Once the Floods began to investigate the charges against their son and obtained exculpatory evidence, E.S. and H.R. admitted to lying about the sexual assault, and T.F.’s ankle monitor was removed.

In August, all charges against T.F. were dropped. The school district did not punish K.S., C.S., E.S., and H.R.

“Even if Plaintiffs could succeed in demonstrating that the principal’s decision to not punish the minor Defendants was an act attributable to the School District as the act of a final policymaker, the Plaintiffs would “bear[] the additional burden of proving” that this act “was the proximate cause of the injuries suffered,” the judge wrote in his opinion, and continued:

The “deprivation of federal rights” allegedly caused by School District action was changing T.F.’s class schedule and preventing T.F. from playing baseball for Seneca Valley.

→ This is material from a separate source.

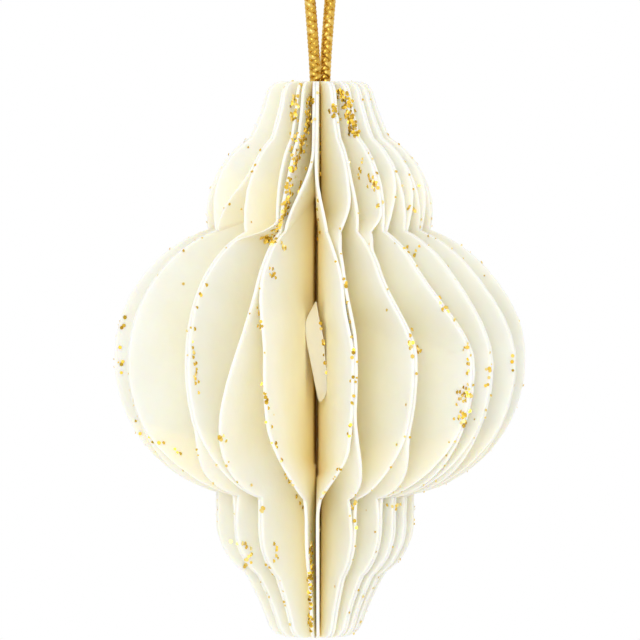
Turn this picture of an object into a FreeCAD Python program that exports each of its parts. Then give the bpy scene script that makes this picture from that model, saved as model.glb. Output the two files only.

Even if the minor Defendants were later punished by the school for their allegedly false allegations, this later punishment would have no effect on the punishment that had already been inflicted upon T.F. Plaintiffs may not think it is fair that the minor Defendants were not punished, but this is not enough to satisfy causation here.

“The assertion that T.F. ‘s psychological and physical harms are being exacerbated by ‘enduring the injustice’ of knowing that his accusers have not been punished … is too attenuated from any School District action to demonstrate proximate causation,” the judge said.